SIMOX substrates and bonded SOI wafers are known as primary types of SOI substrates having single crystal silicon layers formed on an insulator such as silicon oxide. SIMOX substrates are SOI substrates obtained by implanting oxygen ions into a single crystal silicon substrate by implantation of oxygen ions, and subsequently performing annealing treatment for chemical reaction between the oxygen ions and silicon atoms to form a buried oxide layer.
Bonded SOI wafers, on the other hand, are SOI substrates obtained by bonding two single crystal silicon wafers one of which is oxidized on the surface thereof but the other is not, and thinning one of the two wafers.
Such SIMOX substrates and bonded SOI wafers employ silicon single crystals grown by the Czochralski (CZ) process or the magnetic-field-applied CZ process. Such silicon single crystals normally contain void defects, which constitute a problem for fabrication of devices using SOI substrates. In the case of SIMOX substrates, void defects are exposed on the surface single crystal silicon layer (SOI layer) after high-temperature heat treatment, being observed as square surface pits. These surface pits are undesirable for device fabrication because they lead to film thickness variation of the SOI layer. Also, some of the surface pits will impair the reliability of a gate oxide film of a MOSFET fabricated using the SIMOX substrates, and therefore an absence of surface pits is desired. In bonded SOI wafers as well, if the thickness of the SOI layer is comparable to the size of the void defects, the void defects in the SOI layer will form pits passing through the SOI layer and, for example, when immersed in a 25 wt % HF solution, the buried oxide layer elutes out to exhibit circular depressions. These are therefore referred to as HF defects, and because such SOI-penetrating pits destroy the very structure of the device, their complete absence is preferred in SOI layers.
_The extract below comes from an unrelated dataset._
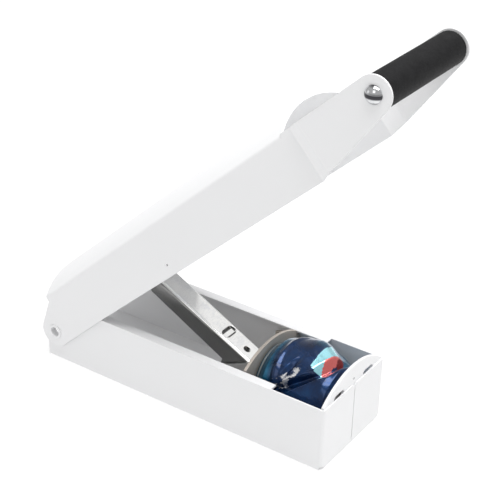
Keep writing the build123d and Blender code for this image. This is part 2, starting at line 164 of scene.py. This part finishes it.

The following two methods have been devised in order to avoid generation of such pits. The first is a method using an “epiwafer” with single crystal silicon epitaxially grown on a single crystal silicon wafer. This method is used because void defects that can lead to pits are not present in the epilayer of epiwafers. The other method is a method using a nitrogen-added single crystal silicon wafer during the crystal growth in the CZ process, as proposed in Japanese Unexamined Patent Publication HEI No. 10-64837. By controlling the nitrogen concentration it is possible to reduce or eliminate pits. However, the epiwafer is not a preferred choice, because of the high cost of epiwafers. In nitrogen-added single crystal silicon substrates, a higher nitrogen concentration gives a higher effect of preventing pit generation but tends to result in polycrystallization during crystal growth with increasing nitrogen addition, such that a trade-off exists with respect to productivity and cost.
It is an object of the present invention to solve the problems described above by providing an SOI substrate with no pit generation in the SOI layer, which is producible at low cost and at high productivity, and which has excellent gettering capacity.